━━━ Given information ━━━
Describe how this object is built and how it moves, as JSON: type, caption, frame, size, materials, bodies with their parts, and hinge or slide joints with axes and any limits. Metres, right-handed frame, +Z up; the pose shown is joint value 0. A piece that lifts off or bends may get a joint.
━━━
━━━ Given information ━━━
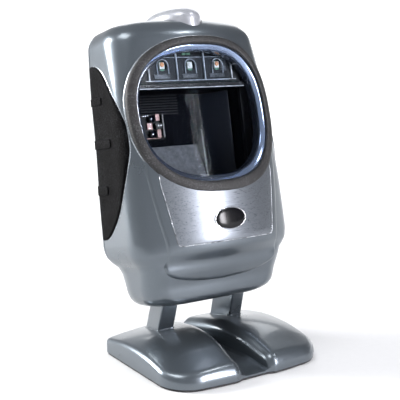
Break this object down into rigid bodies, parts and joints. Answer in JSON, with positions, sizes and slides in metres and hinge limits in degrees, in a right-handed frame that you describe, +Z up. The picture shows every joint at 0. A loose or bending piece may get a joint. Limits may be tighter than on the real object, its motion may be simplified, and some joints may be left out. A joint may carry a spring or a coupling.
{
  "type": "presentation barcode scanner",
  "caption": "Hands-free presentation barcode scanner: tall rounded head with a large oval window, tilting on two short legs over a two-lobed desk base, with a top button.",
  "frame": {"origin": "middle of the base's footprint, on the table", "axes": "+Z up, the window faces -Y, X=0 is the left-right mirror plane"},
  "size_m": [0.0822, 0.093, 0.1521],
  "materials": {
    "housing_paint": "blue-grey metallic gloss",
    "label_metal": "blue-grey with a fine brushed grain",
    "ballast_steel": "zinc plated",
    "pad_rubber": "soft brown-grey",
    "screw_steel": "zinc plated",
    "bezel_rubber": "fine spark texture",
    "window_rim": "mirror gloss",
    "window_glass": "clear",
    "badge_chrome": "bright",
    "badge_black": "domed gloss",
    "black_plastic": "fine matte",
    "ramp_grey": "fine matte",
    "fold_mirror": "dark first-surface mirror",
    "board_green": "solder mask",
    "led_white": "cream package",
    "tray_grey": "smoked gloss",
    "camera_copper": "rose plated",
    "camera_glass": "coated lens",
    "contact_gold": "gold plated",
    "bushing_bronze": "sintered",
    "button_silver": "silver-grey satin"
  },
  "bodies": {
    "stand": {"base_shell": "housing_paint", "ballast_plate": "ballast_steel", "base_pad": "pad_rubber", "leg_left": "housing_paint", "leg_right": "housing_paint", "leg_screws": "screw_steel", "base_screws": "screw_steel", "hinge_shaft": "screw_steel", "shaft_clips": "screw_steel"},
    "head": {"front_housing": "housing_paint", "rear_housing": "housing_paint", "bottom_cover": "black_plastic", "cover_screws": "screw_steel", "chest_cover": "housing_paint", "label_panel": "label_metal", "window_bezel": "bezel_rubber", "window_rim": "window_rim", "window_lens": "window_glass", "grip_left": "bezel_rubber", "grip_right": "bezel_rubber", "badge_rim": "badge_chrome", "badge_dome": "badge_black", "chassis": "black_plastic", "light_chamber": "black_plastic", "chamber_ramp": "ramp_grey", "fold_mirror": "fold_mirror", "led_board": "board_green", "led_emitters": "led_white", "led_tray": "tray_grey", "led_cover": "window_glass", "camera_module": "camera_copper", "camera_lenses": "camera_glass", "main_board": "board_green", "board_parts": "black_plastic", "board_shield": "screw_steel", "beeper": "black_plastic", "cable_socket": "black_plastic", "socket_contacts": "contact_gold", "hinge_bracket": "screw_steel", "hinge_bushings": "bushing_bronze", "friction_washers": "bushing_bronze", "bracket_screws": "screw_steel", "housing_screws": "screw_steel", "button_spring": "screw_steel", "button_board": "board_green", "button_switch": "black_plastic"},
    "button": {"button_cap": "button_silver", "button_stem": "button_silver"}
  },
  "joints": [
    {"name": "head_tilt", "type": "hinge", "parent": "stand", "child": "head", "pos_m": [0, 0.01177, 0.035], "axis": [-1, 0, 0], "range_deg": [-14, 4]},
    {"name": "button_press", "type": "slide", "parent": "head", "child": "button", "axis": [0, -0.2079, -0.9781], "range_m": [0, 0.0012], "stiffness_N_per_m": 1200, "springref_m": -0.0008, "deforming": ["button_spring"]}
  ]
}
━━━
Look through the material and say how many lines hold "materials". Give the number only.

2